Given the current economic uncertainties, the latest outcome is a positive
sign. Australia has sustained the momentum that has delivered a record 28
years of uninterrupted economic expansion. The period since 1991 is now the
longest continuous stretch of growth that Australia has recorded for at
least the past 50 years, with an average growth rate of 3.1% per annum.
First among the OECD
In the 1970s and 1980s, our growth phases lasted only six or seven years
before another recession hit. By comparison, since 1991 all of the other 36
member countries in the Organisation for Economic Co-operation and
Development (OECD) have experienced at least one recession – as defined by
two consecutive quarters of negative GDP growth.
Many economies experienced two recessions during that period: one in 2001
following the collapse of the dot-com bubble; and one in the 2008 Global
Financial Crisis (GFC).
By our count, Australia’s tally of consecutive quarters of positive growth
has now exceeded all OECD member countries including the Netherlands (96
quarters between Q4 1981 and Q2 2008), South Korea (79 since the Asian
Financial Crisis in 1998) and the USA (66 quarters Q2 1991 and Q2 2008).

Our estimates for Australia’s growth performance are based on
the national accounts collected by the OECD
. At first glance, the Japanese economy came close to matching Australia’s
recent economic record. However, the total number of positive quarterly
consecutive growth rates in Japan was actually 63 from Q1 1975 to Q1 1993
instead of 119.
The history is interesting: Following the Arab oil embargo Japan went into
a severe recession with GDP shrinking by 1.2% in 1974. Note also that
although no two consecutive negative growth numbers were reported on a
quarterly basis between 1960 and 1974, Japan did suffer a sharp
GDP slump of 3.4% in Q1 1974.
The Japanese economy then experienced a modest recovery of 0.7% and 1.3% in
the following two quarters and then fell again in the Q4 1974.
The outlook remains positive
Australia’s economic resilience has been the envy of many economies in the
world.
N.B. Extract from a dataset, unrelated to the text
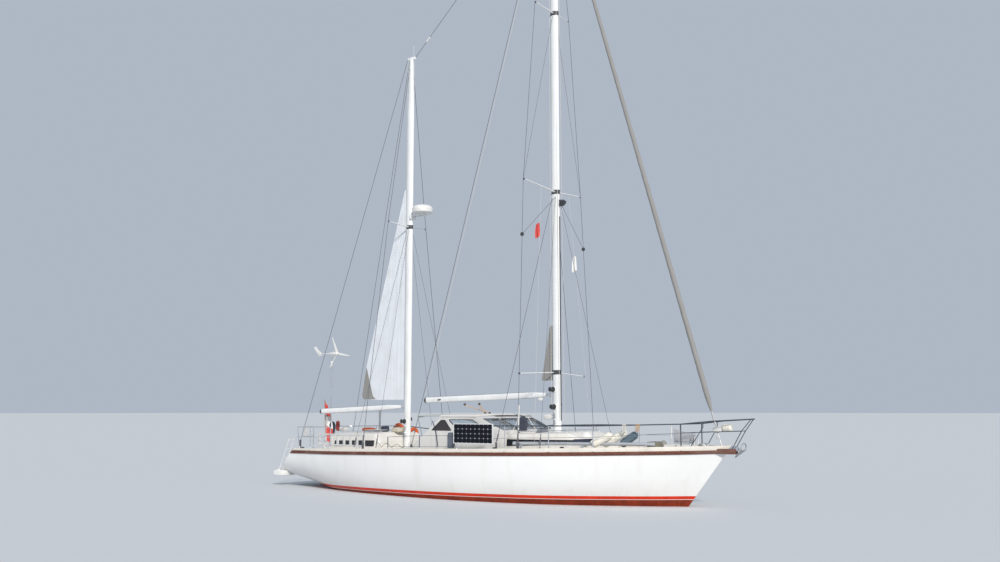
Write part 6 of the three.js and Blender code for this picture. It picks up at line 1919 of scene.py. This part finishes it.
for f in np.linspace(0, 1, 13):
    aft = Vector((2.820, -0.822, 1.505)).lerp((3.390, -0.770, 1.388), f)
    fore = Vector((3.580, -0.725, 1.540)).lerp((3.430, -0.765, 1.385), f)
    flap_grid.append([tuple(aft.lerp(fore, g) + Vector((0, -0.018 - 0.006 * math.sin(6 * g + 3 * f), 0)))
                      for g in np.linspace(0, 1, 11)])
flap = thick_sheet("fore_canvas_flap", flap_grid, 0.002, navy_canvas, slot="dark_canvas")
place("drum_guard", block((6.340, -0.062, 1.722), (6.545, 0.062, 1.835), 0.016, 3),
      white_plastic, slot="white_plastic")
struts = [[(6.420, side * 0.055, 1.728), (6.470, side * 0.085, 1.352)] for side in (-1, 1)]
struts += [[(6.545, 0.0, 1.752), (7.045, 0.0, 1.742)]]
place("drum_struts", tubes(struts, 0.009, pole_grey), pole_grey, slot="aluminium_tube")
posts_white = [[(5.920, -0.16, 1.425), (5.920, -0.16, 1.680)], [(5.880, 0.13, 1.425), (5.880, 0.13, 1.660)],
               [(5.285, -0.085, 1.440), (5.312, -0.080, 1.850)]]
place("locker_props", tubes(posts_white, 0.013, white_plastic), white_plastic, slot="white_plastic")
place("lid_stay", tubes([[(5.898, -0.232, 1.425), (5.930, -0.160, 1.670)]], 0.007, sleeve_grey),
      sleeve_grey, slot="stainless")


# Ropes and gear on deck
# Hanks of line hung over the rails, a slack line along the cabin side, deck cleats and
# fairleads, the canvas pouch by the panel and the strap on the doghouse wall.

# Cleats: distance from the deck's edge, length and places along the boat.
DECK_CLEATS = [(0.18, 0.26, (-5.30, 5.55)), (0.14, 0.22, (-1.45, 2.35))]
FAIRLEADS = [(1.530, -1), (3.250, -1), (1.530, 1), (3.250, 1), (-5.700, -1), (-5.700, 1)]


def hank(at, tall, deep, loops, step, lean=0.0):
    """The line of a rope hung in loops over a rail at a point, spread along the rail."""
    at = Vector(at)
    path = []
    for i in range(loops * 22 + 1):
        a = 2 * math.pi * i / 22
        drop = tall / 2 * (1 - math.cos(a)) * (1 + 0.10 * math.sin(i / 22 * 2.3))
        path.append(at + Vector((step * i / 22 + lean * drop, deep * math.sin(a)
                                 * (0.55 + 0.45 * min(1, drop / tall * 3)), 0.024 - drop)))
    return path


def line_piece(name, path, radius, material, body="root", slot="awning_cloth"):
    """A free rope along a path."""
    piece = place(name, tubes([path], radius, material, sides=8), material, body=body, slot=slot, angle=60)
    return piece


rope_blue = cloth("dark_rope", (0.03, 0.035, 0.06), dirt=(0.12, 0.12, 0.11), threads=2600.0, soiling=0.3,
                  folds=(20.0, 20.0, 20.0), bump=0.4, depth=0.002)
first_post, first_height = STARBOARD_POSTS[0]
rail_aft, rail_fore = rail_point(first_post, -1, first_height), rail_point(RAIL_START, -1, PULPIT_HIGH)
line_piece("bow_hank_white", hank(rail_aft.lerp(rail_fore, 0.34), 0.20, 0.050, 4, 0.026, 0.10),
           0.0065, rope_white)
line_piece("bow_hank_tan", hank(rail_aft.lerp(rail_fore, 0.50), 0.17, 0.045, 4, 0.026, -0.15),
           0.0060, rope_tan)
stern_loops = [Vector((-6.150 + 0.045 * math.sin(t), -0.85 + 0.010 * t, 1.745 - 0.15 * (1 - math.cos(t))))
               for t in np.linspace(0, 6 * math.pi, 80)]
line_piece("stern_hank", stern_loops, 0.0055, rope_white)
slack = [Vector((-3.05 + 1.0 * f, -1.06 - 0.03 * math.sin(3 * f),
                 1.205 + 0.13 * abs(math.cos(f * 8.5)) * (1 - 0.4 * f))) for f in np.linspace(0, 1, 60)]
line_piece("slack_line", slack, 0.0055, rope_blue)
cleats = []
for inset, length, places in DECK_CLEATS:
    for x in places:
        for side in (-1, 1):
            y = side * (deck_edge(x)[0] - inset)
            cleats.append(horn_cleat((x, y, deck_height(x, y) + 0.002), (1, 0, 0), (0, 0, 1), length))
place("deck_cleats", joined(cleats), galvanised, slot="stainless")
guides = []
for x, side in FAIRLEADS:
    beam, sheer = deck_edge(x)
    y, z = side * (beam - 0.026), sheer + toe_rail(x) + 0.016
    guides.append(turned((x - 0.05, y, z), (x + 0.05, y, z), [(0, 0.014), (0.5, 0.020), (1, 0.014)], 14))
place("toe_rail_fairleads", joined(guides), sleeve_grey, slot="stainless")
soft("side_pouch", bundle((0.075, -1.955, 1.270), (0.285, -1.860, 1.672), 7.0, 0.06, 0.35),
     cloth("grey_blue_canvas", (0.10, 0.12, 0.16), folds=(6.0, 6.0, 3.0), threads=1100.0,
           soiling=0.3, bump=0.7), 0.5)
strap_grid = [[(-0.958 + 0.285 * f + dx, -1.249 - 0.20 * max(0.0, f - 0.35) ** 1.2, 1.937 - 0.66 * f)
               for dx in (-0.014, 0.0, 0.014)] for f in np.linspace(0, 1, 12)]
strap = thick_sheet("wall_strap", strap_grid, 0.003, rope_blue, slot="dark_canvas")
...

Australia sailed through the Asian economic crisis of 1997–98,
prospered through the US stock market bust and recession of 2001, and
continued to grow through the GFC of 2008–09.
Looking forward, the IMF predicts that Australia’s real GDP will grow by an
average rate of 2.7% per annum between 2020 and 2024, up from an average
rate of 2.5% per annum between 2015 and 2019, which is well ahead of most
major economies.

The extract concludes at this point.